• [CHALLENGE]:
Send back all the data below, exactly as given.

• [INFORMATION SUPPLIED]:
== == ==

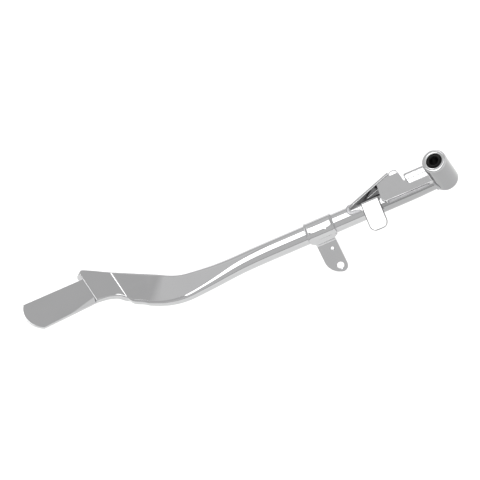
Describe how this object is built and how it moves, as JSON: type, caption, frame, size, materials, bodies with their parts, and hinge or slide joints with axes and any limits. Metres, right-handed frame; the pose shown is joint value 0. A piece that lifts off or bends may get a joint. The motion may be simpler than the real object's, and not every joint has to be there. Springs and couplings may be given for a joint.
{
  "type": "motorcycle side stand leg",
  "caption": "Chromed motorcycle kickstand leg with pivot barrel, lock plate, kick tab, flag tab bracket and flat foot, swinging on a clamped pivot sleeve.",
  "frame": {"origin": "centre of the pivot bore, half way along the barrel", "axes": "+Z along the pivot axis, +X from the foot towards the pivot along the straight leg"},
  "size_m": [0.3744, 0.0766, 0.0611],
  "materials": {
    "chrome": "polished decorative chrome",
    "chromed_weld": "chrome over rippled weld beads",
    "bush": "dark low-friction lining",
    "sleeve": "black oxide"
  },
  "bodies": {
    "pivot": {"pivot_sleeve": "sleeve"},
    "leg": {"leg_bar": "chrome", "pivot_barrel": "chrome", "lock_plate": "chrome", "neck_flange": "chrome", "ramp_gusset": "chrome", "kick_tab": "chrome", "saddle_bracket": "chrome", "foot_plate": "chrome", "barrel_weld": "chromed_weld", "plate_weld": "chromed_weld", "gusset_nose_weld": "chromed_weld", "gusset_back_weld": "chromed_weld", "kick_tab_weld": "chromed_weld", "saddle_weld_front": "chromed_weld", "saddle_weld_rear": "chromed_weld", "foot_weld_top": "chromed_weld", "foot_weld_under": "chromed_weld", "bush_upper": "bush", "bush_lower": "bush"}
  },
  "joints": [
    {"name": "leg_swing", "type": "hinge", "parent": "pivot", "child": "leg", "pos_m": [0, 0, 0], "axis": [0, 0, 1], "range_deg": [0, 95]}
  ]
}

== == ==

• [TASK RESULT]:
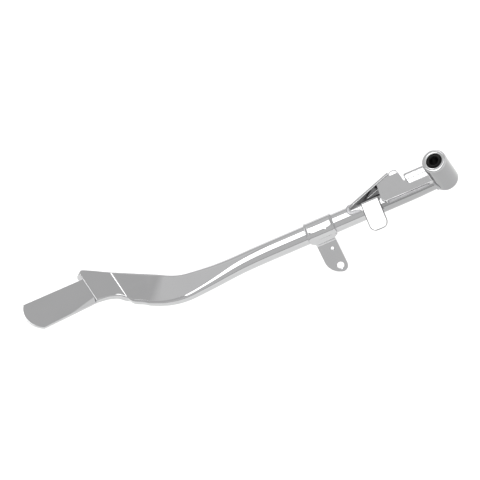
Describe how this object is built and how it moves, as JSON: type, caption, frame, size, materials, bodies with their parts, and hinge or slide joints with axes and any limits. Metres, right-handed frame; the pose shown is joint value 0. A piece that lifts off or bends may get a joint. The motion may be simpler than the real object's, and not every joint has to be there. Springs and couplings may be given for a joint.
{
  "type": "motorcycle side stand leg",
  "caption": "Chromed motorcycle kickstand leg with pivot barrel, lock plate, kick tab, flag tab bracket and flat foot, swinging on a clamped pivot sleeve.",
  "frame": {"origin": "centre of the pivot bore, half way along the barrel", "axes": "+Z along the pivot axis, +X from the foot towards the pivot along the straight leg"},
  "size_m": [0.3744, 0.0766, 0.0611],
  "materials": {
    "chrome": "polished decorative chrome",
    "chromed_weld": "chrome over rippled weld beads",
    "bush": "dark low-friction lining",
    "sleeve": "black oxide"
  },
  "bodies": {
    "pivot": {"pivot_sleeve": "sleeve"},
    "leg": {"leg_bar": "chrome", "pivot_barrel": "chrome", "lock_plate": "chrome", "neck_flange": "chrome", "ramp_gusset": "chrome", "kick_tab": "chrome", "saddle_bracket": "chrome", "foot_plate": "chrome", "barrel_weld": "chromed_weld", "plate_weld": "chromed_weld", "gusset_nose_weld": "chromed_weld", "gusset_back_weld": "chromed_weld", "kick_tab_weld": "chromed_weld", "saddle_weld_front": "chromed_weld", "saddle_weld_rear": "chromed_weld", "foot_weld_top": "chromed_weld", "foot_weld_under": "chromed_weld", "bush_upper": "bush", "bush_lower": "bush"}
  },
  "joints": [
    {"name": "leg_swing", "type": "hinge", "parent": "pivot", "child": "leg", "pos_m": [0, 0, 0], "axis": [0, 0, 1], "range_deg": [0, 95]}
  ]
}